Le rapport a mis aussi en évidence que la maîtrise de l’anglais varie considérablement d’une région à l’autre, créant une véritable disparité en termes de compétence linguistique. En tête du classement se trouvent les régions les plus urbanisées et dynamiques économiquement : Casablanca-Settat (24,1%) et Rabat-Salé-Kénitra (23,9%). Ces hubs bénéficient de la concentration de grandes villes, d’universités, d’écoles privées où l’anglais est enseigné plus tôt et plus intensément, et de la présence d’entreprises multinationales.

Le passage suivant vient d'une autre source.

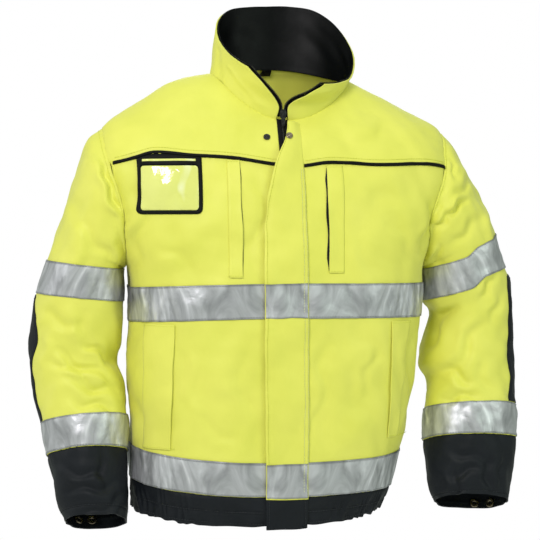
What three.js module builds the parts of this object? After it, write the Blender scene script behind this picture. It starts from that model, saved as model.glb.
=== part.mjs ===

Certaines régions suivent de près, comme le Souss-Massa (22,5%), probablement grâce au tourisme qui incite à l’apprentissage de l’anglais. Les régions du sud, comme Laâyoune-Sakia El Hamra et Guelmim-Oued Noun (environ 21%), affichent des taux relativement élevés. À l’extrémité inférieure, on trouve les régions plus rurales et économiquement moins développées.

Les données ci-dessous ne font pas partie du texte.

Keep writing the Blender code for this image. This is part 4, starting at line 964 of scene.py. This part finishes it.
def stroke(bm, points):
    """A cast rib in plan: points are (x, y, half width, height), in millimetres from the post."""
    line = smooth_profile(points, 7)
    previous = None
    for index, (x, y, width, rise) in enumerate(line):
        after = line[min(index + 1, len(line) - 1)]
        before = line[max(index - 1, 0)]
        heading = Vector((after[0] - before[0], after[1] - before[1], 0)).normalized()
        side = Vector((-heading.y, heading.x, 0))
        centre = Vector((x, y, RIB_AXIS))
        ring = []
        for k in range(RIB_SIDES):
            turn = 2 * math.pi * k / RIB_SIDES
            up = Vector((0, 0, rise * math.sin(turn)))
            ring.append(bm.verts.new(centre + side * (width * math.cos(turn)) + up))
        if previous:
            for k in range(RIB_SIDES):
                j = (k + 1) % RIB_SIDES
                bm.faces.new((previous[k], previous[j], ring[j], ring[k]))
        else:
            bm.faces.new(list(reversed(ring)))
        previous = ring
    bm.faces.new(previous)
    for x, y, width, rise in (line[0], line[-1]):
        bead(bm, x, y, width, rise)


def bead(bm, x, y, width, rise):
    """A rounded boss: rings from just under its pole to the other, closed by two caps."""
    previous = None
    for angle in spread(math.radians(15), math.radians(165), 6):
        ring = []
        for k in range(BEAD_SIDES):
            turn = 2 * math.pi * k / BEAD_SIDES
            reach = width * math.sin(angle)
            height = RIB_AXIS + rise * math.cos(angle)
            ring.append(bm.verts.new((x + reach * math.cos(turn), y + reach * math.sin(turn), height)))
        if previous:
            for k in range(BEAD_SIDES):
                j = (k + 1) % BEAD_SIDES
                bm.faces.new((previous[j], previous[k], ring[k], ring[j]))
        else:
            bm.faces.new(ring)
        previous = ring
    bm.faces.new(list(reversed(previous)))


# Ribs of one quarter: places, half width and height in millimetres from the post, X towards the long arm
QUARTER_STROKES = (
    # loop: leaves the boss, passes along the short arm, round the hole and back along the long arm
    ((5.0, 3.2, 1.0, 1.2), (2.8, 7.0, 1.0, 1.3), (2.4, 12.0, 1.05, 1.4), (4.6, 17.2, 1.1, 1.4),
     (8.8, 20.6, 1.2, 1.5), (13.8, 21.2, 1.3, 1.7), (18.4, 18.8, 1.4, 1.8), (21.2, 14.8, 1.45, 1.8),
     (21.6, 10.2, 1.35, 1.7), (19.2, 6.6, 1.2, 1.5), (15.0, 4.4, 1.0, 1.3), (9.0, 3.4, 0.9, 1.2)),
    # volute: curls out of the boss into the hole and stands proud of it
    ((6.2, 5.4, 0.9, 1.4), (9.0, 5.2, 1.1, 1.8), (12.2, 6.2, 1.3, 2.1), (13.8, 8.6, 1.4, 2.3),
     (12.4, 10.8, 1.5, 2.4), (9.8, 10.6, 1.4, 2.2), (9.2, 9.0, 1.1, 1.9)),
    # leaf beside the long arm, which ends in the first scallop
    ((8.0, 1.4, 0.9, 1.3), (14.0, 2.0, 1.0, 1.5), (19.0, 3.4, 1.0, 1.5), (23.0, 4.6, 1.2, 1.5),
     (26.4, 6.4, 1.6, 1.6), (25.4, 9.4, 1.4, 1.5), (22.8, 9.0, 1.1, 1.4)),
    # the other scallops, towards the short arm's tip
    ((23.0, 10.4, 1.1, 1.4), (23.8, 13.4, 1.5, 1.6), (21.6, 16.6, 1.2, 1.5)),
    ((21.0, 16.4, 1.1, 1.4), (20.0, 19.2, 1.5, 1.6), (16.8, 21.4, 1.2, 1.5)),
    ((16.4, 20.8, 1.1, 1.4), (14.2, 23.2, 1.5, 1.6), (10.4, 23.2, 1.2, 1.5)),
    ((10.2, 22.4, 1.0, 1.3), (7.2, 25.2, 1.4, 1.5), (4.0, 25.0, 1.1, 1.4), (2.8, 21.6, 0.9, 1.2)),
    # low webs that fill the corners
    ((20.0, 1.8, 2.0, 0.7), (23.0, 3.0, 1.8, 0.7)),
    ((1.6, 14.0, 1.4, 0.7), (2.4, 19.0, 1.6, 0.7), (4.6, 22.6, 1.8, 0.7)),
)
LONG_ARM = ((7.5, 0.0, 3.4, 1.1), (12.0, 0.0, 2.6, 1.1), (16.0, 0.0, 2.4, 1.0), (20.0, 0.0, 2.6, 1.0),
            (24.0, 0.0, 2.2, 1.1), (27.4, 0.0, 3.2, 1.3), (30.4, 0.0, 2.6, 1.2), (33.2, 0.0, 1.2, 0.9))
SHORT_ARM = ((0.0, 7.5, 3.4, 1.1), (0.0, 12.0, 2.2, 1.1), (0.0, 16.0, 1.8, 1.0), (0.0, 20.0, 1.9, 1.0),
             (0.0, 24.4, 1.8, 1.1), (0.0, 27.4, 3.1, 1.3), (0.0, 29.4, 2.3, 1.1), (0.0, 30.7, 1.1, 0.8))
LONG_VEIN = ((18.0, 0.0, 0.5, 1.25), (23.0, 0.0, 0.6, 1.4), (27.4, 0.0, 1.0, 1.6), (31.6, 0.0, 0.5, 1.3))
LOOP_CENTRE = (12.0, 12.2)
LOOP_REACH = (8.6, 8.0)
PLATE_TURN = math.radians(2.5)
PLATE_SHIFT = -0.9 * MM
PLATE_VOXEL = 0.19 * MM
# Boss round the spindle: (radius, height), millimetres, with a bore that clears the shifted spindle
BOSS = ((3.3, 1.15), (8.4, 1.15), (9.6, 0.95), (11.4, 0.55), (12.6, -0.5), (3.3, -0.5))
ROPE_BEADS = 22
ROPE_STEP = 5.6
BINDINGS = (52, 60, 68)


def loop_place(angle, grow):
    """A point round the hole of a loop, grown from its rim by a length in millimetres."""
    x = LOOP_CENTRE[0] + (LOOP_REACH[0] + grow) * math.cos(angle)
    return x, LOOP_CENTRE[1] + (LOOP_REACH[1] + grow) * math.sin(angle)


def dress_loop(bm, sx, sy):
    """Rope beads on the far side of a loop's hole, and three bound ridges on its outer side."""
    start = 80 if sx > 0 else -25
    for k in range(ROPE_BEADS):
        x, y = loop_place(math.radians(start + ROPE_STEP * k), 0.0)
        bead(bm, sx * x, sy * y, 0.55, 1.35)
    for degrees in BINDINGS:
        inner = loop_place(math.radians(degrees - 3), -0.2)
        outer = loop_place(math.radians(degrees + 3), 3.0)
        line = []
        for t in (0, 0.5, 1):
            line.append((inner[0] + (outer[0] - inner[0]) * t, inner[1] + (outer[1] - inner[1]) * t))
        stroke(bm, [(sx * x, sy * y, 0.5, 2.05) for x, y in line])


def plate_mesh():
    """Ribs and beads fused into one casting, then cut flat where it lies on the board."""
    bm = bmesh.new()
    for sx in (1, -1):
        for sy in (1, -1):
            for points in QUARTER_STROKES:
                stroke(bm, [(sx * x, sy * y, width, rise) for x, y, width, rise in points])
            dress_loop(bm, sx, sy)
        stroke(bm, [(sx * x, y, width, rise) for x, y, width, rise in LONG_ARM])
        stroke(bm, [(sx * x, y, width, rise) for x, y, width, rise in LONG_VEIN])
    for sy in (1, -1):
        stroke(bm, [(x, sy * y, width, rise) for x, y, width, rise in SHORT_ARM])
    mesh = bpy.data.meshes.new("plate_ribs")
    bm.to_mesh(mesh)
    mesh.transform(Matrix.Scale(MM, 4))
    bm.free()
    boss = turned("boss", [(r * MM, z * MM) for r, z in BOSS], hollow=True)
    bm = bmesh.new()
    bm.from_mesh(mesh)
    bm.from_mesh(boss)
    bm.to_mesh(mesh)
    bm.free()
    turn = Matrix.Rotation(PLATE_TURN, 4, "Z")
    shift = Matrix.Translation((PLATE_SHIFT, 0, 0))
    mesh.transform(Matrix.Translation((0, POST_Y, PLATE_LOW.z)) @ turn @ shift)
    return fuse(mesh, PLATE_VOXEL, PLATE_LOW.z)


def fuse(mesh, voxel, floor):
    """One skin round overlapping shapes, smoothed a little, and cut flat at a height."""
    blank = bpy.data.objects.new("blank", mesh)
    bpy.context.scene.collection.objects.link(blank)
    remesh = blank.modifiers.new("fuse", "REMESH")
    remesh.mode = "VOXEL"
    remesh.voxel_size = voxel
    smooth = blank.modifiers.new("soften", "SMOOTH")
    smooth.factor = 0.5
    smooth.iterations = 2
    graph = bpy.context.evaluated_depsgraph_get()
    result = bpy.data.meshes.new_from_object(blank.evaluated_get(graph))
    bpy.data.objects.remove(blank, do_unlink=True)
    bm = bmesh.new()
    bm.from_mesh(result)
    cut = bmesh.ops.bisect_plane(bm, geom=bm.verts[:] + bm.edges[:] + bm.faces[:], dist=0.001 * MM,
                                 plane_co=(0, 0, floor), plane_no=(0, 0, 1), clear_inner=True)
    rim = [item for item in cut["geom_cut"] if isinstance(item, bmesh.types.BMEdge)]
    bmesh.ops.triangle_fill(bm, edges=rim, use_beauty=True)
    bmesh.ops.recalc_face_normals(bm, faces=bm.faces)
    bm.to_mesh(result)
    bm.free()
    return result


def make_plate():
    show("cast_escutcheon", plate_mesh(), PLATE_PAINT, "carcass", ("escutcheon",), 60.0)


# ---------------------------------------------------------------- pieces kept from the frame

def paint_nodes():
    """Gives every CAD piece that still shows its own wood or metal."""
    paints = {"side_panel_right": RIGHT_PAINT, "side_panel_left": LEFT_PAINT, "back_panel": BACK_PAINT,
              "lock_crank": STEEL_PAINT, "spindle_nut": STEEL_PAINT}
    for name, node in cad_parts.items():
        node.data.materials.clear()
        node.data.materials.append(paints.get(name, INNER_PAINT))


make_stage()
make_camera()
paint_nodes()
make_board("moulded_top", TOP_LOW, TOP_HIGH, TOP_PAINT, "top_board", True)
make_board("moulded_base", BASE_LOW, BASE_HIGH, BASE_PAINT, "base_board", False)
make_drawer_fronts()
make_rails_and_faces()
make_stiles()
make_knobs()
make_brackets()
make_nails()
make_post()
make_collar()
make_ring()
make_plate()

Drâa-Tafilalet affiche le taux le plus bas (15,8%) avec un accès limité à l’éducation en langues étrangères en plus de la région de l’Oriental (17,3%). Le cas de Tanger-Tétouan-Al Hoceima (16,5%) est présenté comme nuancé. Malgré son statut de porte d’entrée vers l’Europe et le développement de secteurs comme le port Tanger-Med et l’industrie automobile, la moyenne régionale est tirée vers le bas par les zones rurales et surtout par une complexité linguistique historique où le français et l’espagnol ont longtemps dominé.
La ville de Tanger, elle-même, montre une maîtrise plus élevée (21%) que la moyenne régionale. Quant aux régions de Fès-Meknès (18,2%) et Marrakech-Safi (18,7%), elles se situent au milieu du classement. Malgré la présence de grandes villes avec universités et tourisme (Fès, Marrakech), ces régions incluent également de vastes zones rurales qui diluent la moyenne.